──────── MATERIAL SHOWN ────────
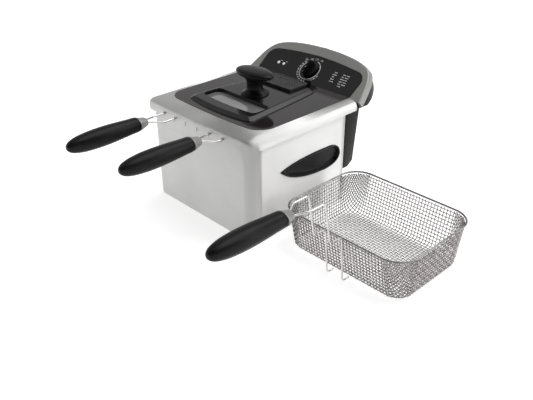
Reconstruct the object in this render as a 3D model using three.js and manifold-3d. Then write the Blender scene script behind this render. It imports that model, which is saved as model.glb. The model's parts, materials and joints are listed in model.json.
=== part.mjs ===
// Deep fryer with two fitted baskets, a removable control head and a third, loose basket.
// Millimetres. +Z up, +Y towards the control head, the baskets' grips point along -Y.
// The origin is on the standing surface, under the centre of the housing.
import * as THREE from "three";
import { mergeVertices } from "three/addons/utils/BufferGeometryUtils.js";
import Module from "manifold-3d";

const wasm = await Module();
wasm.setup();

// ---- driving dimensions -------------------------------------------------
const GAP = 0.3; // clearance between pieces that touch
const SHEET = 1.2; // steel sheet of housing and lid

const HOUSING = { halfWidth: 132.5, halfDepth: 117, radius: 22.5, bottom: 4, top: 176 };
const PAN = { underside: 2.8, thickness: 1.2, lip: 12, panelInset: 45, panelDrop: 0.8 };
const FOOT = { radius: 10, height: 2.5, inset: 30 };

const POT = { halfWidth: 124.5, halfDepth: 113, radius: 24, bottom: 18, sheet: 1 };
const FLANGE = { halfWidth: 133.5, halfDepth: 119.5, underside: HOUSING.top + GAP, top: 177.3 };

const GRIP_POCKET = { tipY: -51, backY: 89, sill: 1.4, depth: 5.6 };

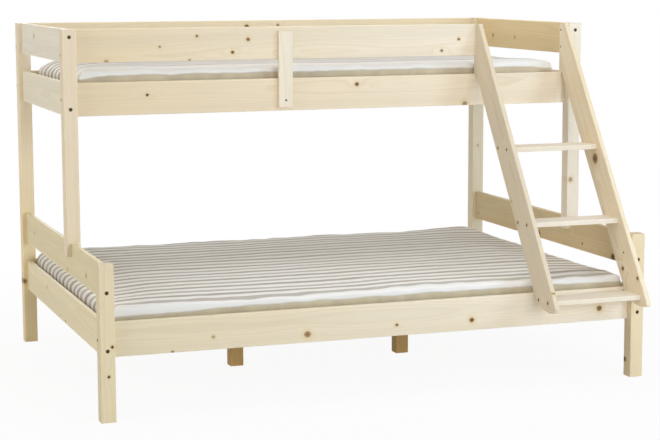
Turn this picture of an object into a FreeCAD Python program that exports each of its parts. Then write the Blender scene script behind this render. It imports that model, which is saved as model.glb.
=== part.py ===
import FreeCAD, Part
import math
import os
from FreeCAD import Vector

# A pine family bunk bed: a wide bed below, a narrow one above it at the back, and a leaning ladder.
# The bed is drawn with its lower front left corner at zero: X along its length, Y to the back, Z up.
# Every size is in millimetres, and the finished pieces are moved so that zero is below the middle.

# Overall sizes
bed_length = 2080.0
bed_width = 1505.0
bed_height = 1318.0
upper_width = 970.0

# Planed timber
post_side = 52.0
board_thick = 18.0
board_high = 122.0
post_round = 3.0
board_round = 2.5

# The lower rails' height off the floor, and the gaps between each rail and the guard above it
lower_rail_low = 220.0
lower_guard_gap = 78.0
upper_guard_gap = 72.0
short_post_over = 3.0

# A side board lies this far inside the inner face of its posts
side_board_cover = 2.0

# The upper front posts straddle the lower end guards
tongue_long = 48.0
tongue_clearance = 0.2

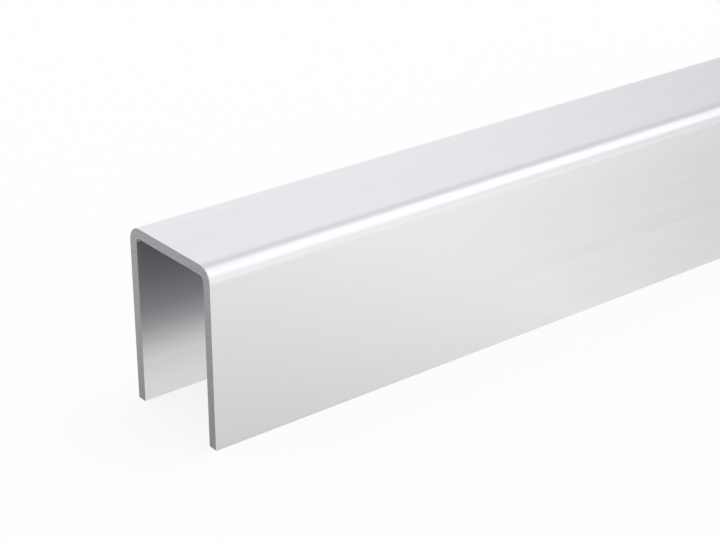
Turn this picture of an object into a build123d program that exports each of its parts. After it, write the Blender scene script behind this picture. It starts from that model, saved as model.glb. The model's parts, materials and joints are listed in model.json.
────────
▶ **THE EXERCISE**: Exactly the lines from the one holding "Turn this picture of an object into a FreeCAD" through the one holding "from FreeCAD import Vector" should be printed, ends included.

▶ **SOLUTION FOR THIS TASK**:
Turn this picture of an object into a FreeCAD Python program that exports each of its parts. Then write the Blender scene script behind this render. It imports that model, which is saved as model.glb.
=== part.py ===
import FreeCAD, Part
import math
import os
from FreeCAD import Vector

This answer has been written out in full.